Email : jip80fsui@gmail.com
“Buku adalah sumber pengetahuan.”
Itu kata Rumi. Tapi lanjutnya, “buku bisa juga sebagai
bantal tidur.”
Sementara di tangan Jackie Chan, seperti dalam film-filmnya,
bisa menjadi sarana bela diri. Bagi saya, buku bisa menjadi brankas kecil.
Untuk menyelip-nyelipkan uang kecil.
Sementara kata orang, kitab suci merupakan brankas teraman dalam sebuah keluarga. Silakan menambahkan manfaat buku selain yang kita akrabi sebagai pustakawan.
Sementara kata orang, kitab suci merupakan brankas teraman dalam sebuah keluarga. Silakan menambahkan manfaat buku selain yang kita akrabi sebagai pustakawan.
Yang menonjol, buku di mata pustakawan semata menjadi obyek
seksi ketika dipadankan dengan tabel DDC, tajuk subjek, dan pelbagai
pernak-pernik data bibliografis untuk menyempurnakan proses tugas sucinya,
yaitu melakukan tata simpan dan penemuan kembali.
Dalam konteks ini pustakawan tak ubahnya
sebagai manajer gudang, mengelola kontainer, sementara isinya dimanipulasi
secara dangkal semata untuk kepentingan memudahkan tata simpan dan penemuan
kembali. Itu marak baik itu di era
katalog kartu mau pun di era digital saat ini.
Baca : Katalog yang menari
Blasius Sudarsono dan Ratih Rahmawati dalam Perpustakaan Untuk Rakyat : Dialog Anak dan Bapak (2012) seperti diberi garis bawah oleh Agus Rusmana, mengibaratkan perpustakaan bukan sebagai gudang tetapi sebagai “restoran yang menyediakan santapan rohani.”
Tandas Agus Rusmana yang menulis pengantar, “jika restoran
hanya menyajikan bahan mentah dan menyuruh pelanggannya untuk memasak sendiri
bahan itu, tentu mereka lebih memilih makan di rumah... Seharusnya pustakawan
‘berbuat lebih’ daripada sekedar menjejerkan koleksi dan menandainya untuk
kemudahan penemuan kembali.” (hal.x).
Saat itu kami bertiga mengobrol ringan tentang model bisnis dari Buqu Indonesia yang diwakili Ardiansyah (batik merah), yang kemudian memberikan presentasi kepada kita semua.

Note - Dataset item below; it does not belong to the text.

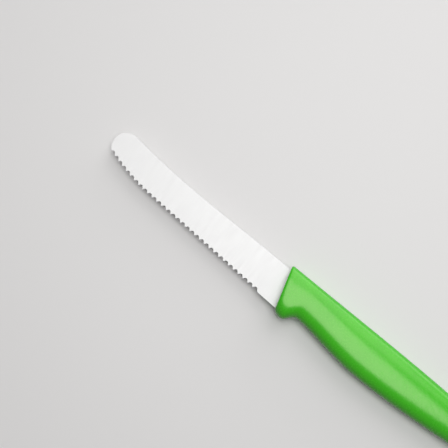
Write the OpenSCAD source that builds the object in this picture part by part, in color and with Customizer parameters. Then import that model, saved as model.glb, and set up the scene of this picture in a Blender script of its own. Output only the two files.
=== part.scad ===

Buqu Indonesia berbisnis buku-buku digital. Dengan mengagregasi penerbit, toko buku dan konsumen dalam sebuah ekosistem yang mampu memberikan kemudahan dan keuntungan bagi semua fihak. Dalam presentasinya, Buqu Indonesia berencana menggandeng juga perpustakaan.
Mereka kiranya sadar dan tahu bahwa manipulasi isi, termasuk isi yang dikandung dalam perpustakaan, merupakan lahan kreatif, ibarat tanah lempung digital yang bisa bebas ditekak-tekuk untuk dibentuk sejauh imajinasi orang yang melakukannya.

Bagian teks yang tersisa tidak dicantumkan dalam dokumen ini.